Later, when the manuscript was brought to the University of Oxford’s Bodleian Libraries in 1902, a research by members of its Heritage Science team determined the scripture’s date by way of carbon dating. They said that the manuscript’s 70 fragile birch leaves, composed from material from three different periods, was the primary reason behind researchers not being able to determine its origins previously.
The Concept of ‘Shunya’
It was in 2013 that British writer Alex Bellows visited the Chaturbhuj temple in Gwalior to undertake research for Nirvana by Numbers, a BBC radio documentary.
Summarising his experiences in an article for The Guardian, he said that it was the Indians who first regarded zero being just as important as the numbers through one and nine, referring to it as “possibly the greatest conceptual leap in the history of mathematics”. While place value strategies were already in use in other civilisations, he wrote, it was in the subcontinent that the number zero was first devised. 
As a ‘placeholder’, zero was used to denote the degrees of ranking on the numerical scale. In simple terms, it wouldn’t be worth anything on its own, but would change the value of other numbers on the basis of its positioning. Such systems also describe the case when there is nothing in a position. While the Chinese used a space to represent the same, the Babylonians used a marker, he added.
However, it was an interaction with Renu Jain, a professor of mathematics at Gwalior’s Jiwaji University, that led Alex to opine that Indian philosophy of nirvana—a state of spiritual nothingness—is what led to the mathematical concept of zero.
“Zero denotes nothing. But in India it was derived from the concept of shunya. Shunya means a sort of salvation. When all our desires are nullified, then we go to nirvana or shunya or total salvation,” the professor had told Alex.
In his book The Crest of the Peacock; Non-European Roots of Mathematics, Dr George Gheverghese Joseph, too, wrote that the Sanskrit word for zero, śūnya, meaning ‘void’ or ‘empty’, was combined with the definition of ‘lack’ or ‘deficiency’ in the sacred texts of the Rigveda.
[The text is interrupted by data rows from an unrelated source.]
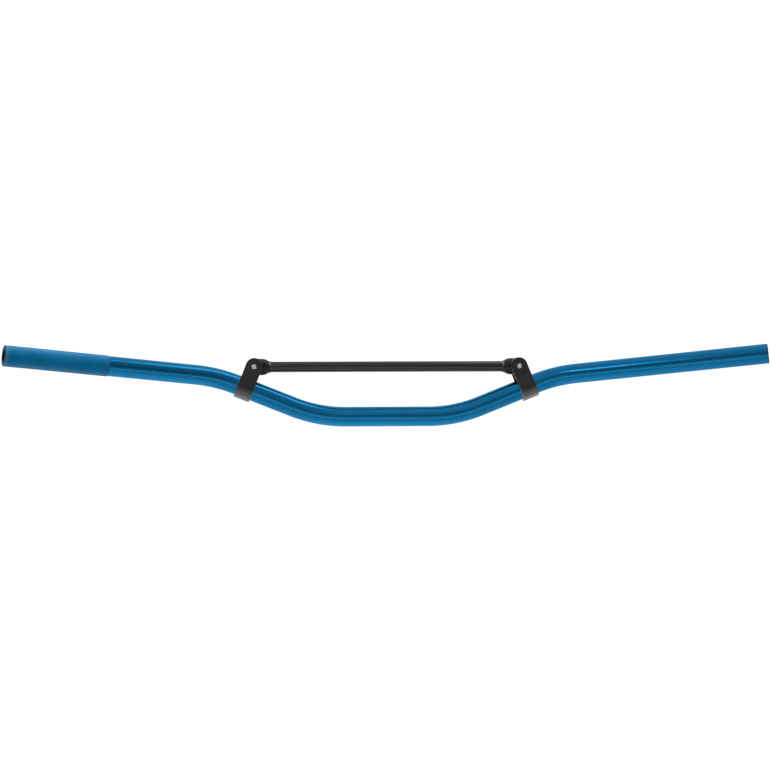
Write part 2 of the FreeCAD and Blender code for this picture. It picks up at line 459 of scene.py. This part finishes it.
def finish_tube_faces(mesh):
    """Gives the band's triangles flat shading, and the band and turned ends their finishes."""
    count = len(mesh.polygons)
    centres = np.zeros(count * 3)
    mesh.polygons.foreach_get("center", centres)
    centres = centres.reshape(-1, 3) / MM
    corners = np.zeros(count, dtype=np.int32)
    mesh.polygons.foreach_get("loop_total", corners)
    band = (corners == 3) & (centres[:, 0] < 0)
    slots = np.zeros(count, dtype=np.int32)
    slots[band] = knurled_slot
    ends, _, _ = along_bar(np.array([-half_length, half_length]))
    for end, outward in zip(ends, (other_side(grip_way), grip_way)):
        beyond = (centres - end) @ outward
        slots[(beyond > -tube_end_chamfer) & ~band] = turned_end_slot
    mesh.polygons.foreach_set("material_index", slots)
    mesh.polygons.foreach_set("use_smooth", ~band)


def crossbar_rod():
    """Round bar turned about X, with rounded ends that stop short of the sockets' floors."""
    end = -pivot[0] - socket_floor - socket_end_gap
    corners = [(-end, 0), (-end, crossbar_radius), (end, crossbar_radius), (end, 0)]
    outline = rounded(corners, [0, crossbar_end_round, crossbar_end_round, 0])
    middle = np.array([0.0, 0.0, pivot[2]])
    return make_turned("crossbar_rod", turned(outline.T, rod_steps, middle, X_AXIS, Z_AXIS))


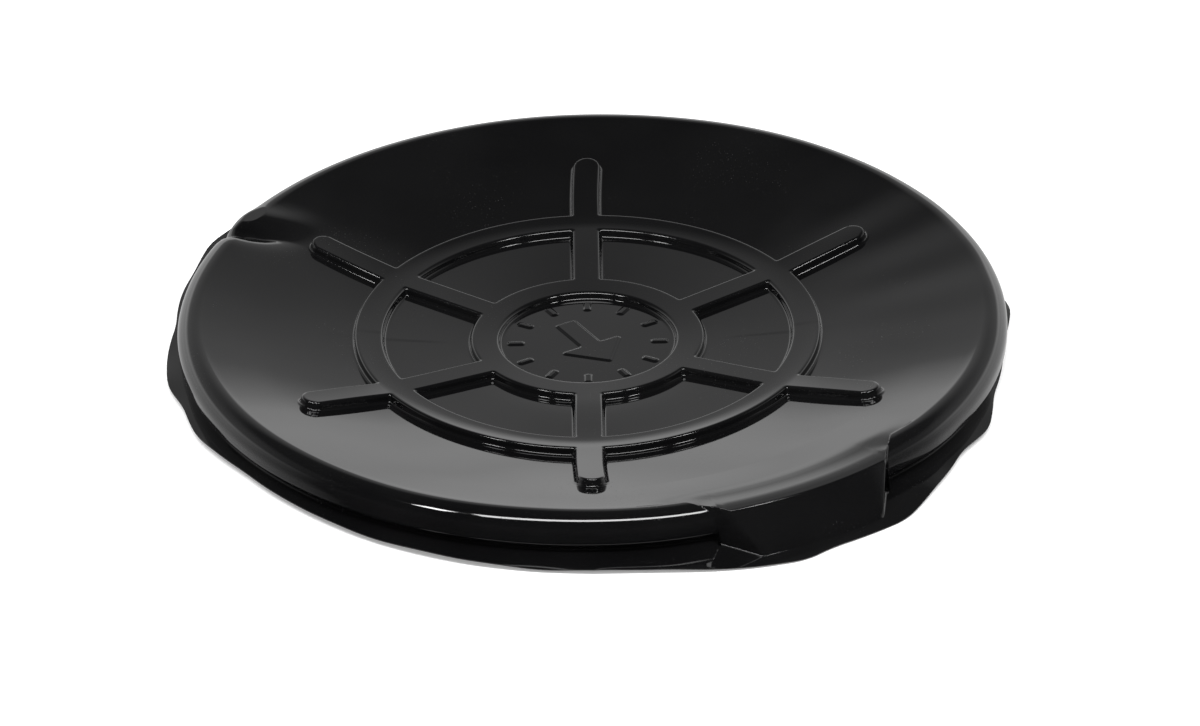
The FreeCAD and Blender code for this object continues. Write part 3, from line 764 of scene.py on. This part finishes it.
def gloss_sheet():
    """Glossy black formed sheet: faint colour drift, orange peel, hairline scratches and dust."""
    material, tree, shader = node_tree_material("gloss_black_sheet")
    position = tree.nodes.new("ShaderNodeTexCoord").outputs["Object"]
    drift = noise(tree, position, 9.0, 3.0)
    ramp = tree.nodes.new("ShaderNodeValToRGB")
    ramp.color_ramp.elements[0].position = 0.3
    ramp.color_ramp.elements[0].color = (0.0022, 0.0022, 0.0024, 1.0)
    ramp.color_ramp.elements[1].position = 0.75
    ramp.color_ramp.elements[1].color = (0.0042, 0.0042, 0.0044, 1.0)
    tree.links.new(drift, ramp.inputs["Fac"])

    dust = maths(tree, "GREATER_THAN", noise(tree, position, 900.0, 0.0), 0.795)
    patches = mapped(tree, noise(tree, position, 14.0, 2.0), 0.5, 0.68, 0.0, 1.0)
    dust = maths(tree, "MULTIPLY", dust, patches)
    mixed = tree.nodes.new("ShaderNodeMix")
    mixed.data_type = "RGBA"
    mixed.inputs["B"].default_value = (0.16, 0.16, 0.155, 1.0)
    tree.links.new(maths(tree, "MULTIPLY", dust, 0.1), mixed.inputs["Factor"])
    tree.links.new(ramp.outputs["Color"], mixed.inputs["A"])
    tree.links.new(mixed.outputs["Result"], shader.inputs["Base Color"])

    smudges = mapped(tree, noise(tree, position, 22.0, 4.0, 0.6, 0.4), 0.42, 0.72, 0.045, 0.085)
    scratches = None
    for turn, seed in ((0.4, 0.0), (1.3, 3.0), (2.5, 7.0)):
        lines = noise(tree, stretched(tree, position, turn, (900.0, 9.0 + seed, 9.0)), 1.0, 1.0)
        thin = mapped(tree, lines, 0.735, 0.78, 0.0, 0.05)
        scratches = thin if scratches is None else maths(tree, "ADD", scratches, thin)
    worn = tree.nodes.new("ShaderNodeAttribute")
    worn.attribute_name = "edge"
    rubbed = maths(tree, "MULTIPLY", worn.outputs["Fac"], mapped(tree, drift, 0.35, 0.7, 0.02, 0.07))
    roughness = maths(tree, "ADD", smudges, maths(tree, "ADD", scratches, rubbed))
    roughness = maths(tree, "ADD", roughness, maths(tree, "MULTIPLY", dust, 0.3))
    tree.links.new(roughness, shader.inputs["Roughness"])

    peel = noise(tree, position, 120.0, 2.0, 0.5)
    waves = noise(tree, position, 26.0, 1.0, 0.4)
    peel = maths(tree, "MULTIPLY", peel, 0.06)
    height = maths(tree, "ADD", peel, maths(tree, "MULTIPLY", waves, 0.5))
    height = maths(tree, "SUBTRACT", height, maths(tree, "MULTIPLY", scratches, 0.05))
    bump = tree.nodes.new("ShaderNodeBump")
    bump.inputs["Strength"].default_value = 0.05
    bump.inputs["Distance"].default_value = 0.0006
    tree.links.new(height, bump.inputs["Height"])
    tree.links.new(bump.outputs["Normal"], shader.inputs["Normal"])
    shader.inputs["IOR"].default_value = 1.5
    return material


def cut_edge():
    """The sawn edge of the flange: the same sheet, matt and a little paler, with saw marks."""
    material, tree, shader = node_tree_material("trimmed_edge")
    position = tree.nodes.new("ShaderNodeTexCoord").outputs["Object"]
    marks = noise(tree, stretched(tree, position, 0.0, (260.0, 260.0, 2400.0)), 1.0, 3.0, 0.65)
    ramp = tree.nodes.new("ShaderNodeValToRGB")
    ramp.color_ramp.elements[0].color = (0.008, 0.008, 0.008, 1.0)
    ramp.color_ramp.elements[1].color = (0.035, 0.035, 0.034, 1.0)
    tree.links.new(marks, ramp.inputs["Fac"])
    tree.links.new(ramp.outputs["Color"], shader.inputs["Base Color"])
    tree.links.new(mapped(tree, marks, 0.3, 0.7, 0.35, 0.62), shader.inputs["Roughness"])
    bump = tree.nodes.new("ShaderNodeBump")
    bump.inputs["Strength"].default_value = 0.4
    bump.inputs["Distance"].default_value = 0.0002
    tree.links.new(marks, bump.inputs["Height"])
    tree.links.new(bump.outputs["Normal"], shader.inputs["Normal"])
    return material


def floor_material():
    material, tree, shader = node_tree_material("pale_floor")
    shader.inputs["Base Color"].default_value = (0.86, 0.86, 0.86, 1.0)
    shader.inputs["Roughness"].default_value = 0.9
    shader.inputs["Specular IOR Level"].default_value = 0.0
    shader.inputs["Emission Color"].default_value = (1.0, 1.0, 1.0, 1.0)
    shader.inputs["Emission Strength"].default_value = 0.22
    return material


# ---------------------------------------------------------------- building the lid

rows, points = surface_points()
normals = grid_normals(points)
wear = edge_wear(points, normals)
sheet_materials = [gloss_sheet(), cut_edge()]
seam_rows = [rows.index(SEAMS[name]) for name in ("hub", "inner_wheel", "outer_wheel", "dish")]
cuts = seam_rows + [len(points) - 1]
names = ["inner_wheel", "outer_wheel", "dish", "rim_and_tab"]
normals[seam_rows[0]] = (0.0, 0.0, 1.0)
pieces = {"hub": hub_piece(points[seam_rows[0]], sheet_materials[:1])}
for name, first, last in zip(names, cuts[:-1], cuts[1:]):
    rim = name == "rim_and_tab"
    used = sheet_materials if rim else sheet_materials[:1]
    span = slice(first, last + 1)
    pieces[name] = ring_piece(name, points[span], normals[span], wear[span], used, rim)

STANDS_FOR = {
    "hub": ["hub_plate"],
    "inner_wheel": ["inner_ring_rib"] + [f"floor_panel_{n}" for n in range(1, 7)],
    "outer_wheel": ["outer_ring_rib"] + [f"spoke_rib_{n}" for n in range(1, 7)],
    "dish": ["dish_wall"],
    "rim_and_tab": ["rim_bead", "snap_groove", "trim_flange", "finger_tab"],
}
for name, piece in pieces.items():
    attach(piece, "root")
    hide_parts(*STANDS_FOR[name])


# ---------------------------------------------------------------- floor, light and camera

def stage_floor():
    half, gap = 30.0, 0.0004
    mesh = bpy.data.meshes.new("floor")
    corners = [(-half, -half, -gap), (half, -half, -gap), (half, half, -gap), (-half, half, -gap)]
    mesh.from_pydata(corners, [], [(0, 1, 2, 3)])
    mesh.materials.append(floor_material())
    floor = bpy.data.objects.new("floor", mesh)
    bpy.context.scene.collection.objects.link(floor)
    floor.visible_glossy = False


def studio_world():
    """A pale room. The gloss mirrors it bright low down behind, and dark overhead."""
    world = bpy.data.worlds.new("studio")
    world.use_nodes = True
    bpy.context.scene.world = world
    tree = world.node_tree
    background = tree.nodes["Background"]
    direction = tree.nodes.new("ShaderNodeTexCoord").outputs["Generated"]
    split = tree.nodes.new("ShaderNodeSeparateXYZ")
    tree.links.new(direction, split.inputs["Vector"])
    ramp = tree.nodes.new("ShaderNodeValToRGB")
    stops = [(0.0, 0.5), (0.474, 0.64), (0.5, 0.75), (0.57, 0.75), (0.604, 0.93), (0.629, 0.93),
             (0.679, 0.357), (0.75, 0.29), (0.80, 0.20), (0.84, 0.05), (0.92, 0.025), (1.0, 0.025)]
    while len(ramp.color_ramp.elements) < len(stops):
        ramp.color_ramp.elements.new(0.5)
    for element, (place, level) in zip(ramp.color_ramp.elements, stops):
        element.position = place
        element.color = (level, level, level, 1.0)
    tree.links.new(mapped(tree, split.outputs["Z"], -1.0, 1.0, 0.0, 1.0), ramp.inputs["Fac"])
    behind = mapped(tree, split.outputs["Y"], -0.25, 0.35, 0.06, 1.4)
    mirrored = maths(tree, "MULTIPLY", ramp.outputs["Color"], behind)
    rays = tree.nodes.new("ShaderNodeLightPath")
    plain = maths(tree, "SUBTRACT", 1.0, rays.outputs["Is Glossy Ray"])
    level = maths(tree, "ADD", maths(tree, "MULTIPLY", plain, 0.95),
                  maths(tree, "MULTIPLY", mirrored, rays.outputs["Is Glossy Ray"]))
    tree.links.new(level, background.inputs["Strength"])
    background.inputs["Color"].default_value = (1.0, 1.0, 1.0, 1.0)


def softbox(name, azimuth, elevation, distance, size, power):
    light = bpy.data.lights.new(name, "AREA")
    light.shape = "RECTANGLE"
    light.size, light.size_y = size
    light.energy = power
    lamp = bpy.data.objects.new(name, light)
    turn, rise = math.radians(azimuth), math.radians(elevation)
    away = Vector((math.cos(turn) * math.cos(rise), math.sin(turn) * math.cos(rise), math.sin(rise)))
    lamp.location = away * distance
    lamp.rotation_mode = "QUATERNION"
    lamp.rotation_quaternion = away.to_track_quat("Z", "Y")
    bpy.context.scene.collection.objects.link(lamp)


def studio_camera():
    """The photograph's view: from the front, 30 degrees above the horizon, rolled a little."""
    camera = bpy.data.cameras.new("camera")
    camera.sensor_width = 36.0
    camera.lens = 172.6
    camera.clip_start, camera.clip_end = 0.1, 100.0
    holder = bpy.data.objects.new("camera", camera)
    bpy.context.scene.collection.objects.link(holder)
    rise, roll, distance = math.radians(30.1), math.radians(-1.1), 4.2
    back = Vector((0.0, -math.cos(rise), math.sin(rise)))
    turned = back.to_track_quat("Z", "Y") @ Matrix.Rotation(roll, 3, "Z").to_quaternion()
    middle = Vector((0.0, 0.0, 0.0066))
    aside = turned @ Vector((0.00905, -0.020, 0.0))
    holder.rotation_mode = "QUATERNION"
    holder.rotation_quaternion = turned
    holder.location = middle + back * distance + aside
    bpy.context.scene.camera = holder


stage_floor()
studio_world()
softbox("front_softbox", -90.0, 64.0, 3.0, (2.4, 0.5), 68.0)
softbox("left_softbox", -145.0, 53.0, 3.0, (0.35, 0.35), 12.0)
softbox("right_softbox", -35.0, 53.0, 3.0, (0.35, 0.35), 12.0)
studio_camera()
bpy.context.scene.view_settings.view_transform = "Standard"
The combination resulted in the Buddhist doctrine of emptying one’s mind of impressions and thoughts, or “Śūnyata”.
Meanwhile, Peter Gobets of the Netherlands-based ZerorigIndia Project also agreed that the “numerous so-called ‘cultural antecedents’” in ancient India “make it plausible that the mathematical zero digit was invented there”. 
The origins of zero may have been persistently contested, as holding the credit of hailing from a civilisation that discovered zero—leading to the binary system and associated modern technologies—is a significant one. Nonetheless, it is nothing short of fascinating that one of the earliest records of the revolutionary number is within reach to Indians. So while there is much to revel in on a trip to Gwalior, don’t miss out on the chance to experience some cultural pride at the Chatrabhuj temple should you find yourself in the city.